(Structured object records)
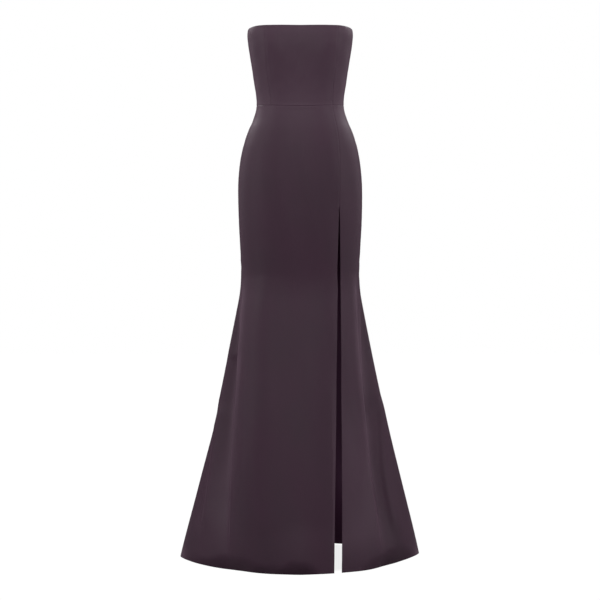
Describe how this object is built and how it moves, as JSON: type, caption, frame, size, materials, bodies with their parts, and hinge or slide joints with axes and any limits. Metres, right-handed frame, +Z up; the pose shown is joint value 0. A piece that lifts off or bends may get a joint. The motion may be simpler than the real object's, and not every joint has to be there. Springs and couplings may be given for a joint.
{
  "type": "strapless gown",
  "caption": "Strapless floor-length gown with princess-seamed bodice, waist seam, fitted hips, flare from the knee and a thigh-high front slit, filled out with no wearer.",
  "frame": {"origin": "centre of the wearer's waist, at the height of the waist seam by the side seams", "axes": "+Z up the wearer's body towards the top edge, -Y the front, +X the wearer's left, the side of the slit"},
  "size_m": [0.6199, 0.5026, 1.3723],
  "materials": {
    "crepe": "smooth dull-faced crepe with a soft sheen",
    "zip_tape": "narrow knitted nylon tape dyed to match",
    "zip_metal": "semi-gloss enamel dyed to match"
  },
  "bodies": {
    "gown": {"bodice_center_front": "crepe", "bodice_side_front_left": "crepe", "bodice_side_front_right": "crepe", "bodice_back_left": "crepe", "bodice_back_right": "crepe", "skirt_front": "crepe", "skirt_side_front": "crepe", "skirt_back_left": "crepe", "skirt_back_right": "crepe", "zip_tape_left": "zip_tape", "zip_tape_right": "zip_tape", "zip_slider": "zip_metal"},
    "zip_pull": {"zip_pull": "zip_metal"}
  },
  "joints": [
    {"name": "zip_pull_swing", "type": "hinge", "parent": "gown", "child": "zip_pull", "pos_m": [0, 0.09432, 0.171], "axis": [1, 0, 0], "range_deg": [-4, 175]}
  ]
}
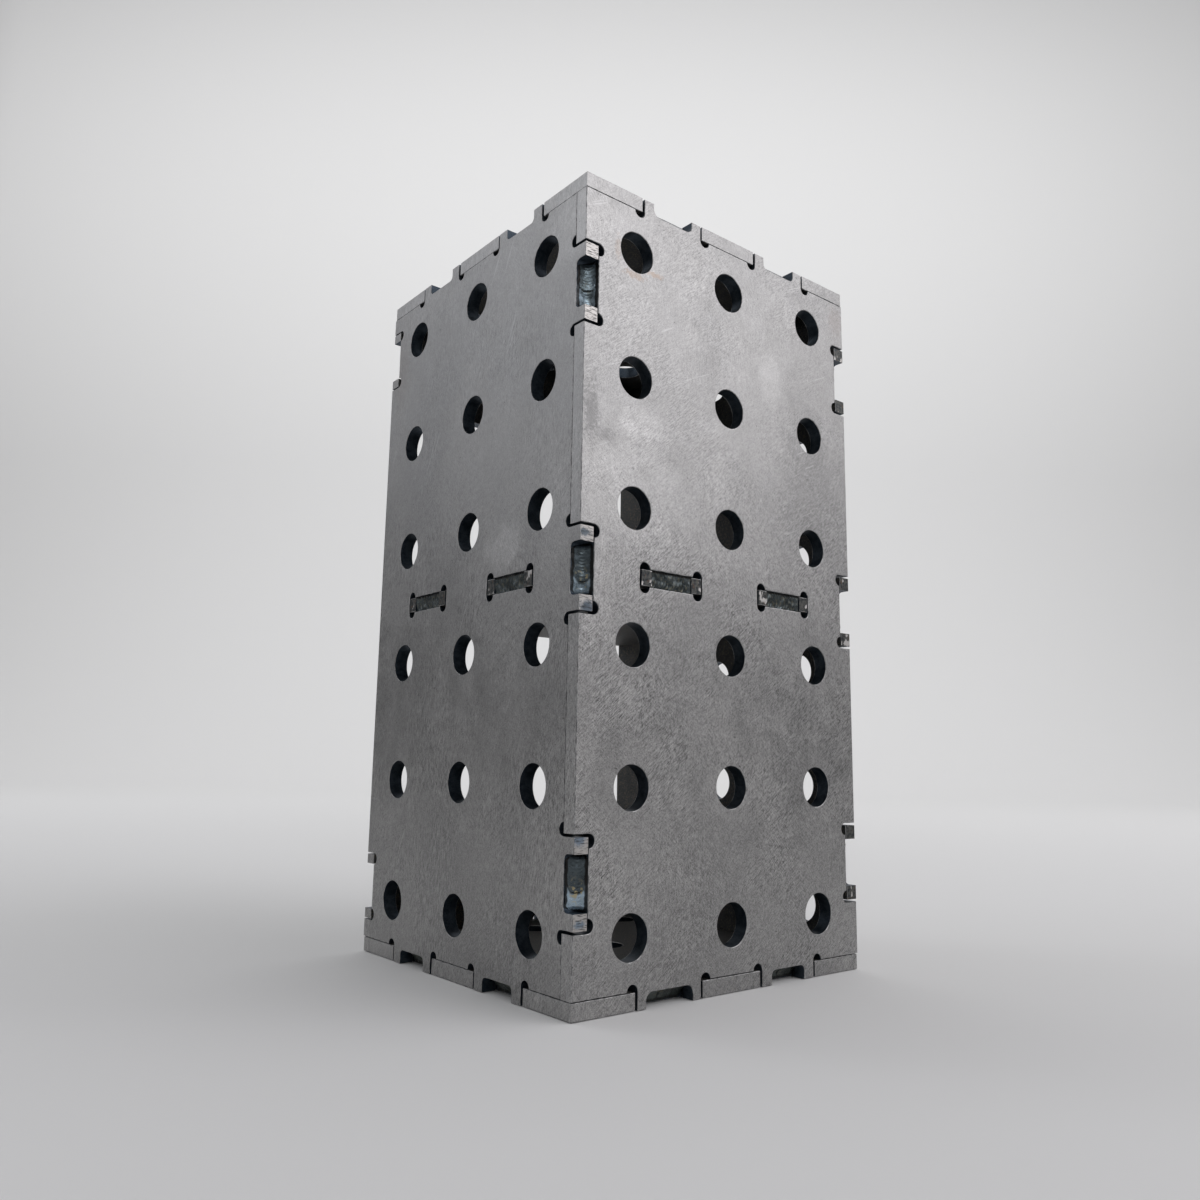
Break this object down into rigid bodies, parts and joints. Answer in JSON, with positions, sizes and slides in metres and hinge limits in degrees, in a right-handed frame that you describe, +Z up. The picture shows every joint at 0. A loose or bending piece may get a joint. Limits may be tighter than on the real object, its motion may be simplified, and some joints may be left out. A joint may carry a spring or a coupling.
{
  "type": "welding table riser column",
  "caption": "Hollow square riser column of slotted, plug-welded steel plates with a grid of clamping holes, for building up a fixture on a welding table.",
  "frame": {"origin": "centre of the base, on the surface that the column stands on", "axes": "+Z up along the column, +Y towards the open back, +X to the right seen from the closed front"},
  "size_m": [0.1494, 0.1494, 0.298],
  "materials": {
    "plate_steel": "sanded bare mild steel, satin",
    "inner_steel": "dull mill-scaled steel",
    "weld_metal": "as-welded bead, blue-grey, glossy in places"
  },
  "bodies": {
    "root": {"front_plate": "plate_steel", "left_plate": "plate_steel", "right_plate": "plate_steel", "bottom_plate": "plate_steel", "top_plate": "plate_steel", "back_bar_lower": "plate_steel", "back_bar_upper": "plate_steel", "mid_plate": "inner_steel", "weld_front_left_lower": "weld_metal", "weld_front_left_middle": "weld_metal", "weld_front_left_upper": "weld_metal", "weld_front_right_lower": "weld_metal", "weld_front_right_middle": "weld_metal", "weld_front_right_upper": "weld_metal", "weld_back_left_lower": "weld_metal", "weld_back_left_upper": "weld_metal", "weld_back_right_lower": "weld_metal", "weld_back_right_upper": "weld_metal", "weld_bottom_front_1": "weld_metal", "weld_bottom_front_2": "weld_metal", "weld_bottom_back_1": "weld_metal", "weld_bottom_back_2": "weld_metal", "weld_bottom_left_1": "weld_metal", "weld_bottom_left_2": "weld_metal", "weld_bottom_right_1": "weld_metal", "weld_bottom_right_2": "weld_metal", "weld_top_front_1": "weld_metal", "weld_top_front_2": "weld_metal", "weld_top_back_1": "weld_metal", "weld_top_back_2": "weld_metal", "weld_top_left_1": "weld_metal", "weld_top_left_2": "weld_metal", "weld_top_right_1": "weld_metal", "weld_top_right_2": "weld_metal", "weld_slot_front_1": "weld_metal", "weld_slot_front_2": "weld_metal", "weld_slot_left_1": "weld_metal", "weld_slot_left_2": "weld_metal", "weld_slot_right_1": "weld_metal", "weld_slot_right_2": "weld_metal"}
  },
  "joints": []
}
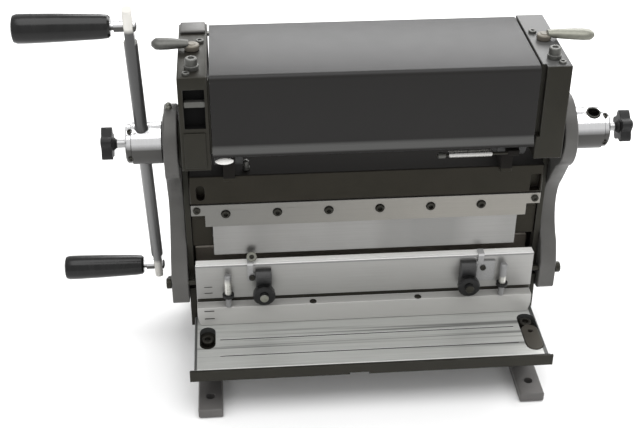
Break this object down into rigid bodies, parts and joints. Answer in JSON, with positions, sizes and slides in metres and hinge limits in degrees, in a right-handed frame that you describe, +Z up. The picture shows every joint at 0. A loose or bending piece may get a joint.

**EXERCISE DESCRIPTION:**
Using the listing above, reproduce each line without omission.

**CORRECT RESPONSE:**
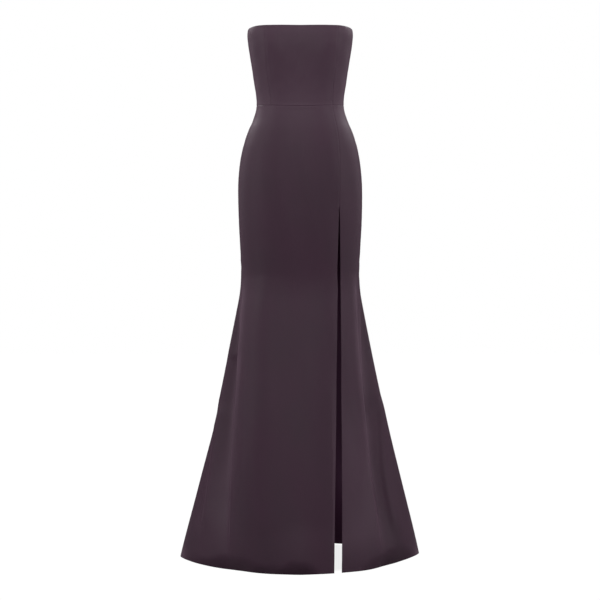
Describe how this object is built and how it moves, as JSON: type, caption, frame, size, materials, bodies with their parts, and hinge or slide joints with axes and any limits. Metres, right-handed frame, +Z up; the pose shown is joint value 0. A piece that lifts off or bends may get a joint. The motion may be simpler than the real object's, and not every joint has to be there. Springs and couplings may be given for a joint.
{
  "type": "strapless gown",
  "caption": "Strapless floor-length gown with princess-seamed bodice, waist seam, fitted hips, flare from the knee and a thigh-high front slit, filled out with no wearer.",
  "frame": {"origin": "centre of the wearer's waist, at the height of the waist seam by the side seams", "axes": "+Z up the wearer's body towards the top edge, -Y the front, +X the wearer's left, the side of the slit"},
  "size_m": [0.6199, 0.5026, 1.3723],
  "materials": {
    "crepe": "smooth dull-faced crepe with a soft sheen",
    "zip_tape": "narrow knitted nylon tape dyed to match",
    "zip_metal": "semi-gloss enamel dyed to match"
  },
  "bodies": {
    "gown": {"bodice_center_front": "crepe", "bodice_side_front_left": "crepe", "bodice_side_front_right": "crepe", "bodice_back_left": "crepe", "bodice_back_right": "crepe", "skirt_front": "crepe", "skirt_side_front": "crepe", "skirt_back_left": "crepe", "skirt_back_right": "crepe", "zip_tape_left": "zip_tape", "zip_tape_right": "zip_tape", "zip_slider": "zip_metal"},
    "zip_pull": {"zip_pull": "zip_metal"}
  },
  "joints": [
    {"name": "zip_pull_swing", "type": "hinge", "parent": "gown", "child": "zip_pull", "pos_m": [0, 0.09432, 0.171], "axis": [1, 0, 0], "range_deg": [-4, 175]}
  ]
}
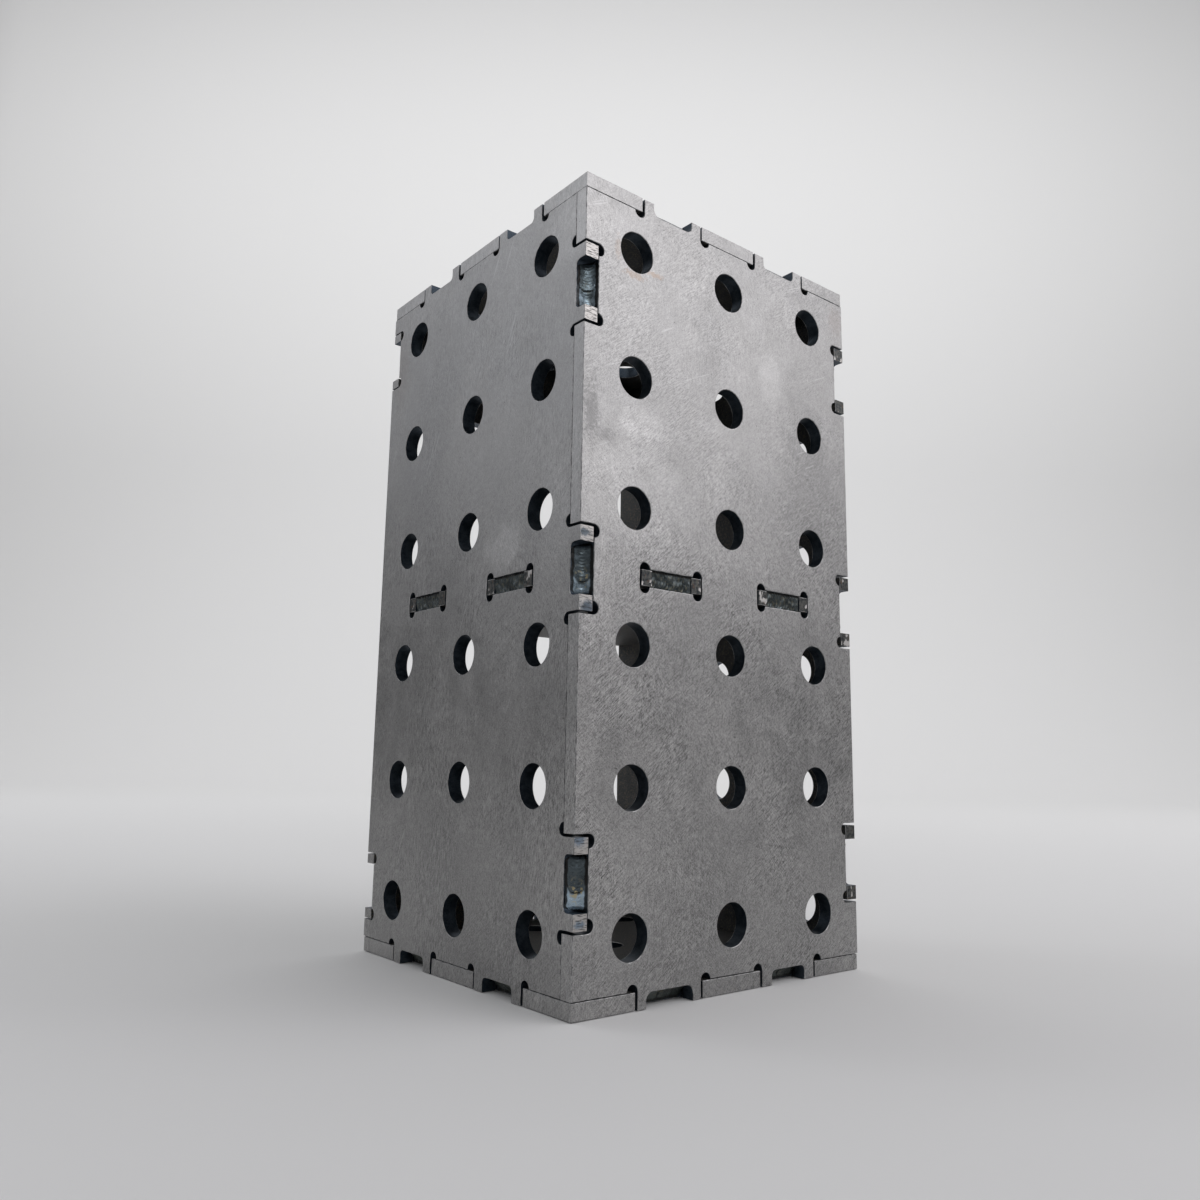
Break this object down into rigid bodies, parts and joints. Answer in JSON, with positions, sizes and slides in metres and hinge limits in degrees, in a right-handed frame that you describe, +Z up. The picture shows every joint at 0. A loose or bending piece may get a joint. Limits may be tighter than on the real object, its motion may be simplified, and some joints may be left out. A joint may carry a spring or a coupling.
{
  "type": "welding table riser column",
  "caption": "Hollow square riser column of slotted, plug-welded steel plates with a grid of clamping holes, for building up a fixture on a welding table.",
  "frame": {"origin": "centre of the base, on the surface that the column stands on", "axes": "+Z up along the column, +Y towards the open back, +X to the right seen from the closed front"},
  "size_m": [0.1494, 0.1494, 0.298],
  "materials": {
    "plate_steel": "sanded bare mild steel, satin",
    "inner_steel": "dull mill-scaled steel",
    "weld_metal": "as-welded bead, blue-grey, glossy in places"
  },
  "bodies": {
    "root": {"front_plate": "plate_steel", "left_plate": "plate_steel", "right_plate": "plate_steel", "bottom_plate": "plate_steel", "top_plate": "plate_steel", "back_bar_lower": "plate_steel", "back_bar_upper": "plate_steel", "mid_plate": "inner_steel", "weld_front_left_lower": "weld_metal", "weld_front_left_middle": "weld_metal", "weld_front_left_upper": "weld_metal", "weld_front_right_lower": "weld_metal", "weld_front_right_middle": "weld_metal", "weld_front_right_upper": "weld_metal", "weld_back_left_lower": "weld_metal", "weld_back_left_upper": "weld_metal", "weld_back_right_lower": "weld_metal", "weld_back_right_upper": "weld_metal", "weld_bottom_front_1": "weld_metal", "weld_bottom_front_2": "weld_metal", "weld_bottom_back_1": "weld_metal", "weld_bottom_back_2": "weld_metal", "weld_bottom_left_1": "weld_metal", "weld_bottom_left_2": "weld_metal", "weld_bottom_right_1": "weld_metal", "weld_bottom_right_2": "weld_metal", "weld_top_front_1": "weld_metal", "weld_top_front_2": "weld_metal", "weld_top_back_1": "weld_metal", "weld_top_back_2": "weld_metal", "weld_top_left_1": "weld_metal", "weld_top_left_2": "weld_metal", "weld_top_right_1": "weld_metal", "weld_top_right_2": "weld_metal", "weld_slot_front_1": "weld_metal", "weld_slot_front_2": "weld_metal", "weld_slot_left_1": "weld_metal", "weld_slot_left_2": "weld_metal", "weld_slot_right_1": "weld_metal", "weld_slot_right_2": "weld_metal"}
  },
  "joints": []
}
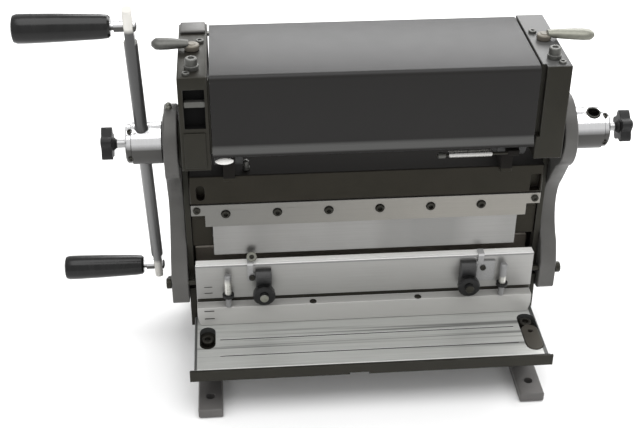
Break this object down into rigid bodies, parts and joints. Answer in JSON, with positions, sizes and slides in metres and hinge limits in degrees, in a right-handed frame that you describe, +Z up. The picture shows every joint at 0. A loose or bending piece may get a joint.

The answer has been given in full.